Welcome to the weekend
there’s so much to do
shopping and cleaning and paying the bills
I wanna close my eyes but stay awake
– Lyrics from “Welcome to the Weekend”
The experiential throughline and personification of middle-class U.S. suburban humanity on Axiomatic Alarm Clock is more than enough to fuel a whole discussion around performative expression and its impact on degree of relatability. Still, that’s not to say Tin Can Collective settled on charting a lo-fi course and then proceeded to put no extra effort or intent into creating an objectively well-recorded and smartly produced project. Even among sonic cacophony found on tracks like the guitar-raucous “Sunday” and the vocally-layered, melodically frenetic, “Where You Left You,” individual components across the album, like Brian Kishe’s snare and hi-hat hits on “End in the End,” the faint but noticeable fingerstyle acoustic guitar line on “Suburban Jungle,” and the very stripped down lead vocal on “All the Lights Went Out,” sound as though they were molded and slotted into the mix with the utmost care; the spirit of emotional connectivity remains uncompromised but Tin Can Collective’s ear for an objectively balanced mix is also left intact. The result is a clear support of artistic imperfection with a respect for the strength found in the nuances of focused recording and the potential of careful production.

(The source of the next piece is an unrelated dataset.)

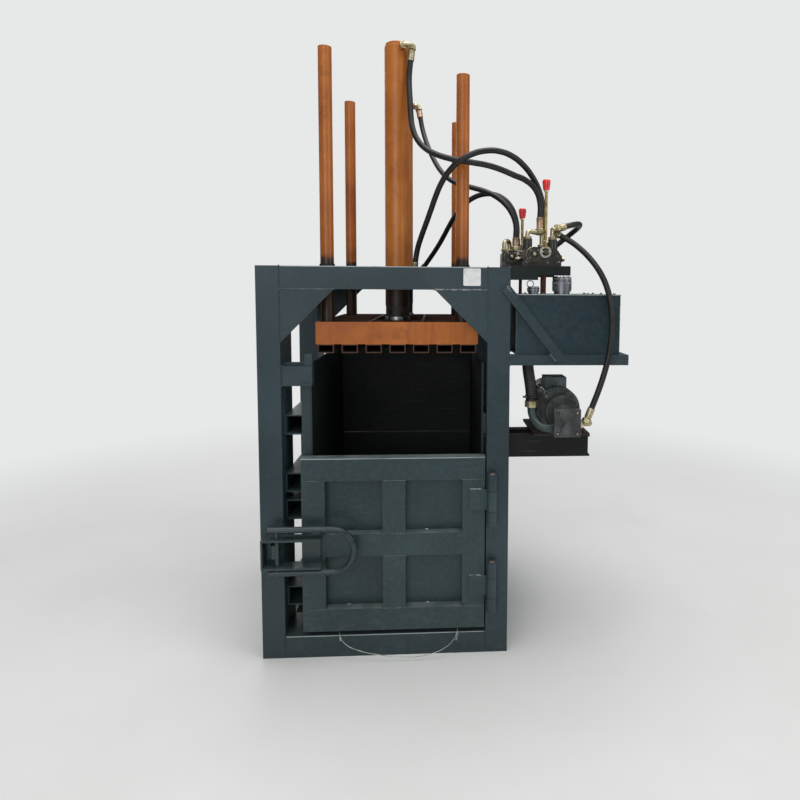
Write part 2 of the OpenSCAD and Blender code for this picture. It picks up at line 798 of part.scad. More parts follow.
// Door of hollow bars on a back plate, with its hinge leaves and knuckles
module door(top, hinges) {
    h = top - door_bottom;
    bar_wall = 5;
    y_plate = front_y - door_front + bar_d;
    difference() {
        union() {
            translate([door_x, front_y - door_front + bar_d, door_bottom + h / 2])
                rotate([90, 0, 0])
                    difference() {
                        linear_extrude(bar_d)
                            door_grid(door_w, h, bar_w);
                        translate([0, 0, -bar_wall])
                            linear_extrude(bar_d)
                                door_grid(door_w, h, bar_w - 2 * bar_wall);
                    }
            block([door_x - door_w / 2, y_plate - eps, door_bottom],
                  [door_x + door_w / 2, y_plate + door_plate_t, top]);
            for (z = hinges) {
                block([leaf_x, front_y - door_front - leaf_t, z[1]],
                      [hinge_x, front_y - door_front + eps, z[2]]);
                translate([hinge_x, front_y - hinge_out, z[1]])
                    cylinder(h = z[2] - z[1], d = knuckle_d, $fn = 48);
            }
        }
        for (z = hinges)
            translate([hinge_x, front_y - hinge_out, z[1] - 1])
                cylinder(h = z[2] - z[1] + 2, d = pin_d + 2 * fit_gap, $fn = 40);
    }
}

module front_door() { color(frame_paint) door(front_door_top, front_hinges); }
module rear_door() { color(frame_paint) at_rear() door(rear_door_top, rear_hinges); }

// Headed hinge pins, one through each set of three knuckles
module hinge_pins(hinges) {
    for (z = hinges)
        translate([hinge_x, front_y - hinge_out, z[0] - 4]) {
            cylinder(h = z[3] - z[0] + 4, d = pin_d, $fn = 40);
            translate([0, 0, z[3] - z[0] + 4])
                cylinder(h = 9, d = pin_d + 10, $fn = 40);
        }
}

module front_hinge_pins() { color(steel) hinge_pins(front_hinges); }
module rear_hinge_pins() { color(steel) at_rear() hinge_pins(rear_hinges); }

// Latch bracket: two plates and a left web that reach over the column
module latch_bracket() {
    y0 = front_y - door_front - bracket_depth;
    y1 = front_y - door_front;
    door_left = door_x - door_w / 2;
    difference() {
        union() {
            for (side = [-1, 1])
                block([bracket_left, y0, bracket_z + side * bracket_half - bracket_t / 2],
                      [bracket_right, y1, bracket_z + side * bracket_half + bracket_t / 2]);
            block([bracket_left, y0, bracket_z - bracket_half],
                  [bracket_left + bracket_t, y1 - 10, bracket_z + bracket_half]);
            block([door_left + 6, y1 - 12, bracket_z - bracket_half],
                  [bracket_right - 11, y1, bracket_z + bracket_half]);
        }
        translate([shaft_x, front_y - shaft_out, bracket_z - bracket_half - bracket_t])
            cylinder(h = 2 * (bracket_half + bracket_t), d = shaft_d + 2 * fit_gap, $fn = 40);
    }
}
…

No matter which way one comes at Axiomatic Alarm Clock, compositionally, conceptually, or stylistically, what each angle presents is the same: shrewd and creatively self-aware work which sounds fully comfortable in its own skin. Nothing about listening to this album projects a feeling of artistic uncertainty, even if some of the stories and sentiments sewn into each song are occasionally meant to reflect just the opposite.